Now the Spanish property market has also matured and investors have had to look further afield to find places where money could be made. One of the biggest influencing factors to have occurred over the last decade is the expansion of the EU. This has meant that many countries that previously were a minefield of legal barriers and red tape are now much more open to foreign investors.

The fact that several of the new EU states have already, or soon will be adopting the Euro, has also facilitated property investment, as well as sending out a signal to investors saying that these countries are stable places to invest. The eastern expansion has mean that many exciting opportunities for investors have appeared, and there has been a lot of interest in Slovakia, Poland and the Czech Republic; but by far the most attractive country for property buyers has been Bulgaria.

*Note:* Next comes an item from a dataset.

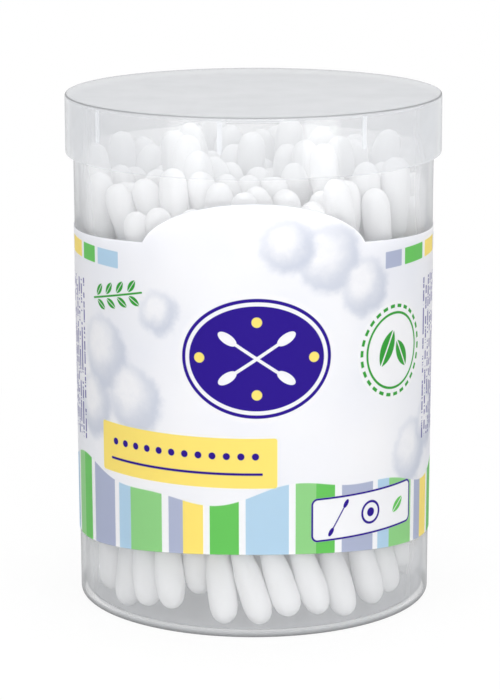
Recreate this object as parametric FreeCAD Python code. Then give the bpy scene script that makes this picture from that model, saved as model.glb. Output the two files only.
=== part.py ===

Perhaps one of the greatest attractions for property investors in Bulgaria is the huge choice of real estate to invest in. Those looking for an inner city purchase will find Bulgaria’s vibrant capital Sofia, an ideal place to invest, but it has been the ski resorts and beach destinations that have been the biggest draw.

Bansko is Bulgaria’s leading ski resort, with the longest slopes in the country and the best snowfall records. The development of state-of-the-art lift systems, combined with a rustic old town with meandering cobbled streets have raised Bansko’s profile and put it on the international ski map, making it a very popular choice with investors and meaning most new developments sell out long before completion. Beach-side developments along the Black Sea coast are in similar demand, due to the golden sands, clean and safe water and excellent value property.

However, nothing lasts forever and like France, Spain and countless other property hotspots, Bulgaria’s time will come and go; but for now, this Balkan country is being touted as the best property investment in Europe, so get in there while you still can.